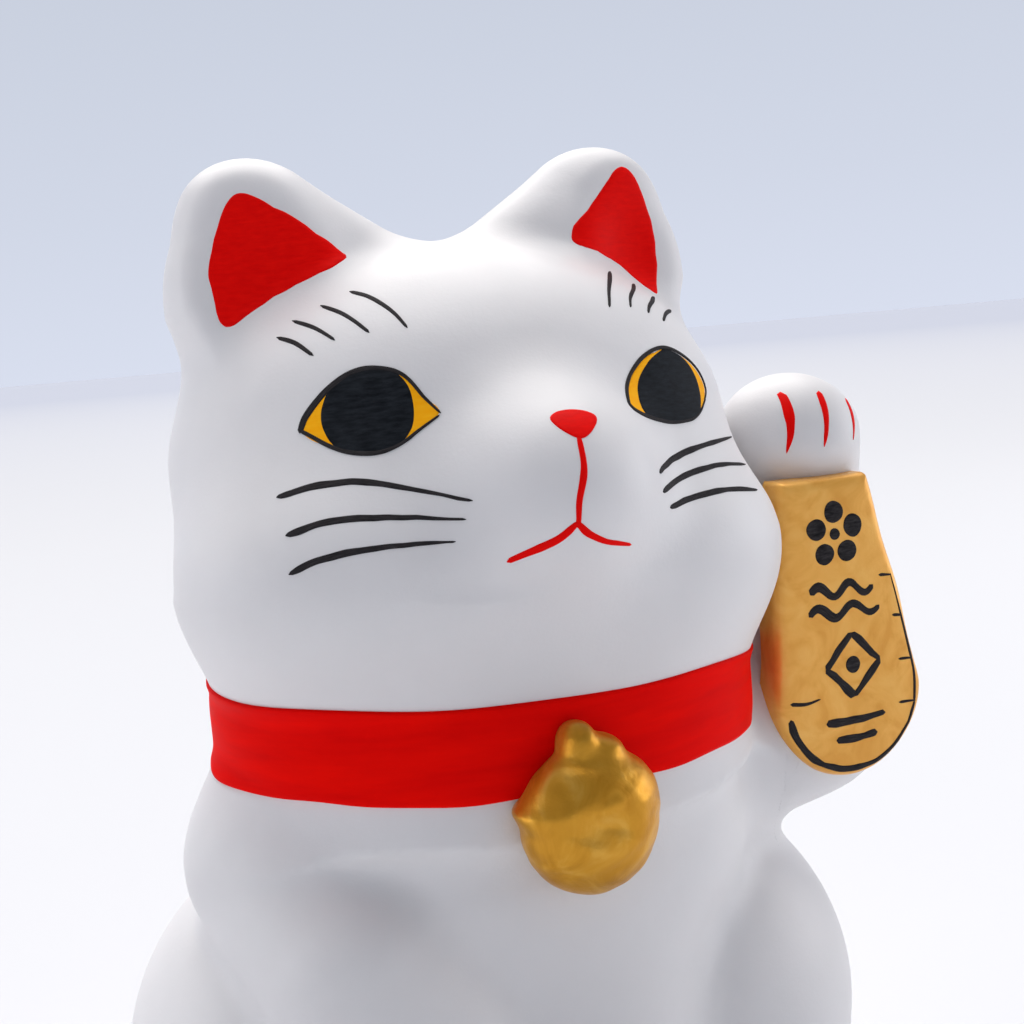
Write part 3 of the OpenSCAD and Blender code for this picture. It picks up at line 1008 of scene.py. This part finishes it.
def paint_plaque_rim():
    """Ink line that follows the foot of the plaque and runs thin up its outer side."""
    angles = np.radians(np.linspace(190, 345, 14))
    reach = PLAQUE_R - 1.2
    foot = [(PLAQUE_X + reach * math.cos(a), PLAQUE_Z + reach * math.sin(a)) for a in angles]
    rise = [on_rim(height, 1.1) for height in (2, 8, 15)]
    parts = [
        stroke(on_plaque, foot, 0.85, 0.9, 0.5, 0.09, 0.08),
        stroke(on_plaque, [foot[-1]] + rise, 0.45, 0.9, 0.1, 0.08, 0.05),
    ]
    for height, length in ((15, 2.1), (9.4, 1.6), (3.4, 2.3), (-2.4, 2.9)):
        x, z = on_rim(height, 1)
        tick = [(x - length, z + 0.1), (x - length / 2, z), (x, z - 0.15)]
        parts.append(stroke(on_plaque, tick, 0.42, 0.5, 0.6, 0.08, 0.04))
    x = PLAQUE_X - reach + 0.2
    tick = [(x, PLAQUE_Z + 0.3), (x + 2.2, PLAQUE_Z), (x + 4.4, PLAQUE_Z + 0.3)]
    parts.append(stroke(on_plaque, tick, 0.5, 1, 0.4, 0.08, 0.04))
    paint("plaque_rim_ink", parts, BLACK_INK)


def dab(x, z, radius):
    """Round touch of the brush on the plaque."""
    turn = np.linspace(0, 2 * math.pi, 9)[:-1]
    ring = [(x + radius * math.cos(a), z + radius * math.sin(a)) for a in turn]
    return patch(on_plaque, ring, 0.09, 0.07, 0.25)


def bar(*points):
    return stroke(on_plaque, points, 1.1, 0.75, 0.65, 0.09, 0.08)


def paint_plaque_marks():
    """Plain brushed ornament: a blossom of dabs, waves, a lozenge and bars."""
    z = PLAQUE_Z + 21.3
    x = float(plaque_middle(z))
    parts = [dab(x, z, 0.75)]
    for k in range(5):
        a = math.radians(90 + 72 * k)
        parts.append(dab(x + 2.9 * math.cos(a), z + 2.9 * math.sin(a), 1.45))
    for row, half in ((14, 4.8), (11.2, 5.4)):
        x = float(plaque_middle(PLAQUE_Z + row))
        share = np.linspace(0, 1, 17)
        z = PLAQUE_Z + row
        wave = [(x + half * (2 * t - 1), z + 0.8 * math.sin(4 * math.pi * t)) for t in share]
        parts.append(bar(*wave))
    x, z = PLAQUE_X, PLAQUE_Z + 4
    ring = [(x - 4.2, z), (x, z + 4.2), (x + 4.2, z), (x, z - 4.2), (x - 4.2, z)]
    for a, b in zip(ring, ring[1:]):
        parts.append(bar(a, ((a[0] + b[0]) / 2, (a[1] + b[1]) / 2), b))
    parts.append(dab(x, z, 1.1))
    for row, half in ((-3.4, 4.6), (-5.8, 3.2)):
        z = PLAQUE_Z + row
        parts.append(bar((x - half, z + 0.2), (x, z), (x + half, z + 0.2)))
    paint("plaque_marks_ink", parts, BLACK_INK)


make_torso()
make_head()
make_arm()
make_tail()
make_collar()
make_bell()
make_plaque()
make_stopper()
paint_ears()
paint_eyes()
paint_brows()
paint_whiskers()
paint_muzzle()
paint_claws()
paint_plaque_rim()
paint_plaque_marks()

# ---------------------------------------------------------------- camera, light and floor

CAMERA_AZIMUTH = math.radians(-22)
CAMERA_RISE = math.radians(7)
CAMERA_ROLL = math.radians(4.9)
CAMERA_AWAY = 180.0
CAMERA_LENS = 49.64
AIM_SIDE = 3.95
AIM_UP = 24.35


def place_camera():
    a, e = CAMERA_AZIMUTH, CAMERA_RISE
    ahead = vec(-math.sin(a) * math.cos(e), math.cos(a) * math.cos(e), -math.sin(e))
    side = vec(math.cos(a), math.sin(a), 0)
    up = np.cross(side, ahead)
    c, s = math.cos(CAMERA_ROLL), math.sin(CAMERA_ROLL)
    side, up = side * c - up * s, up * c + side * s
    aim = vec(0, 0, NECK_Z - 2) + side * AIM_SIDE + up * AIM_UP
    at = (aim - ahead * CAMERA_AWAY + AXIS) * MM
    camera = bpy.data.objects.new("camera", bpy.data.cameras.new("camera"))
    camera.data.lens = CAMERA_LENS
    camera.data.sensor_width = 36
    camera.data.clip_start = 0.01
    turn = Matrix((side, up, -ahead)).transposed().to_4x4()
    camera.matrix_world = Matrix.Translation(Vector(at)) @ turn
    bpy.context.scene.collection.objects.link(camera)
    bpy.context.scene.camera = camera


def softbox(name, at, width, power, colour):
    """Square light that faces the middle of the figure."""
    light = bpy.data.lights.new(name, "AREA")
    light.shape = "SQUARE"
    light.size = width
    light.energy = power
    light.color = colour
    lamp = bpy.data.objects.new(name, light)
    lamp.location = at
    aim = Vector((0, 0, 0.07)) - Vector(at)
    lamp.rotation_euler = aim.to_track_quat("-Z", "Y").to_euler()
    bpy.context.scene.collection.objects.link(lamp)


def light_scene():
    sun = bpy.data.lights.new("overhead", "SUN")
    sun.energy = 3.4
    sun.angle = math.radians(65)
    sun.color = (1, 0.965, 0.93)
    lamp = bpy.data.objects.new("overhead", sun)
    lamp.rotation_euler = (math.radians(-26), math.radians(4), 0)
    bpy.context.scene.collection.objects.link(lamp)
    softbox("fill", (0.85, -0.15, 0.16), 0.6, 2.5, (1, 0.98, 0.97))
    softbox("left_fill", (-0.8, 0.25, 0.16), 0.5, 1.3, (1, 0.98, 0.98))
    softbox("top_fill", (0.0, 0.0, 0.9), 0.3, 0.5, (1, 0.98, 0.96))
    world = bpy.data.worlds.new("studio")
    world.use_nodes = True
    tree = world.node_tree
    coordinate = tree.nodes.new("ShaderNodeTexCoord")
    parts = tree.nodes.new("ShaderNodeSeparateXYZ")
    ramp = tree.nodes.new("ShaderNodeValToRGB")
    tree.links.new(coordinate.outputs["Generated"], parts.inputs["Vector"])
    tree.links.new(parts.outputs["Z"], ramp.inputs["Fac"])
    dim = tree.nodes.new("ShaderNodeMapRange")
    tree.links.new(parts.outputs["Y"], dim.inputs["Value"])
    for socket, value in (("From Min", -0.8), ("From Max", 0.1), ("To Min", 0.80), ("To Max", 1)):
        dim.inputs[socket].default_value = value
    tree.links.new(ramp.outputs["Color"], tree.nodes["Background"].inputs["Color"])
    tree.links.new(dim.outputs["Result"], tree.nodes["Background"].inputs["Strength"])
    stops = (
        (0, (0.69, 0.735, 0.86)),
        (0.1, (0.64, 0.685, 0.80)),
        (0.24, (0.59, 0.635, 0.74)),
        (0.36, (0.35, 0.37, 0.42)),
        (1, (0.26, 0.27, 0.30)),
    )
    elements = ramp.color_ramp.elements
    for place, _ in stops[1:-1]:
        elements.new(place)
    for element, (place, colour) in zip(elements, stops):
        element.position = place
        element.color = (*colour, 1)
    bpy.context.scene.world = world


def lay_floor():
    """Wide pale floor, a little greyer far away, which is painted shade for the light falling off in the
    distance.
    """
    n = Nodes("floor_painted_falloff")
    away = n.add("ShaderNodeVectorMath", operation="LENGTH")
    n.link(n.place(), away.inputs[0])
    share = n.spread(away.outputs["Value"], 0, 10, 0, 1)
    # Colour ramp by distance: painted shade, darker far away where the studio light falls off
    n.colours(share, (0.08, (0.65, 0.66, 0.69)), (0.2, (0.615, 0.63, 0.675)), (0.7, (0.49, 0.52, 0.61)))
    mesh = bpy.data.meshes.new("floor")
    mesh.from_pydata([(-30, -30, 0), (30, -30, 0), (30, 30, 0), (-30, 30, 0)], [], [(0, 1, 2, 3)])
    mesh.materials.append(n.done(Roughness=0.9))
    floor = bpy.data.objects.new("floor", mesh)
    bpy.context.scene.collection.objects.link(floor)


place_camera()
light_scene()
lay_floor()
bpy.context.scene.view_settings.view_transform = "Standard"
....
Copy the lines from the start of the data verbatim, stopping after the line containing "return stroke(on_plaque, points, 1.1, 0.75, 0.65, 0.09, 0.08)".

* Final result *
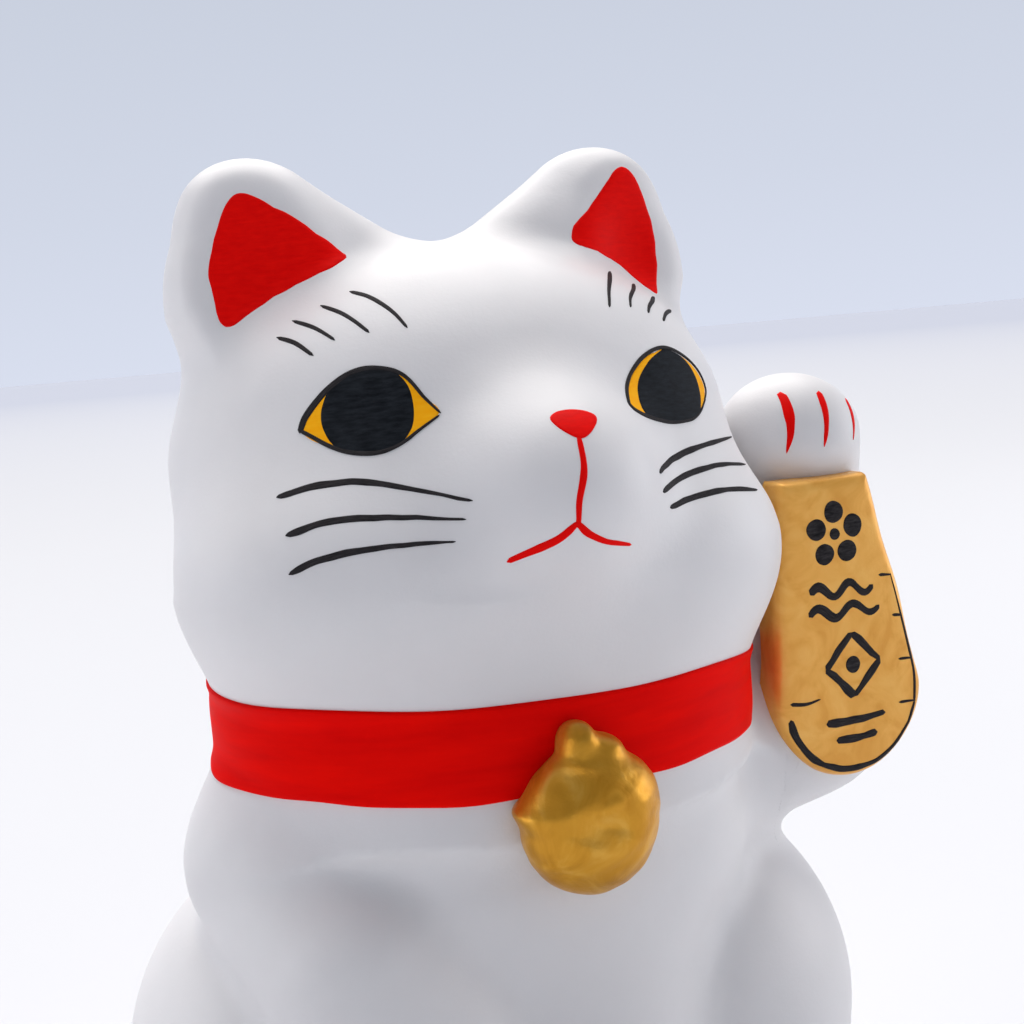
Write part 3 of the OpenSCAD and Blender code for this picture. It picks up at line 1008 of scene.py. This part finishes it.
def paint_plaque_rim():
    """Ink line that follows the foot of the plaque and runs thin up its outer side."""
    angles = np.radians(np.linspace(190, 345, 14))
    reach = PLAQUE_R - 1.2
    foot = [(PLAQUE_X + reach * math.cos(a), PLAQUE_Z + reach * math.sin(a)) for a in angles]
    rise = [on_rim(height, 1.1) for height in (2, 8, 15)]
    parts = [
        stroke(on_plaque, foot, 0.85, 0.9, 0.5, 0.09, 0.08),
        stroke(on_plaque, [foot[-1]] + rise, 0.45, 0.9, 0.1, 0.08, 0.05),
    ]
    for height, length in ((15, 2.1), (9.4, 1.6), (3.4, 2.3), (-2.4, 2.9)):
        x, z = on_rim(height, 1)
        tick = [(x - length, z + 0.1), (x - length / 2, z), (x, z - 0.15)]
        parts.append(stroke(on_plaque, tick, 0.42, 0.5, 0.6, 0.08, 0.04))
    x = PLAQUE_X - reach + 0.2
    tick = [(x, PLAQUE_Z + 0.3), (x + 2.2, PLAQUE_Z), (x + 4.4, PLAQUE_Z + 0.3)]
    parts.append(stroke(on_plaque, tick, 0.5, 1, 0.4, 0.08, 0.04))
    paint("plaque_rim_ink", parts, BLACK_INK)


def dab(x, z, radius):
    """Round touch of the brush on the plaque."""
    turn = np.linspace(0, 2 * math.pi, 9)[:-1]
    ring = [(x + radius * math.cos(a), z + radius * math.sin(a)) for a in turn]
    return patch(on_plaque, ring, 0.09, 0.07, 0.25)


def bar(*points):
    return stroke(on_plaque, points, 1.1, 0.75, 0.65, 0.09, 0.08)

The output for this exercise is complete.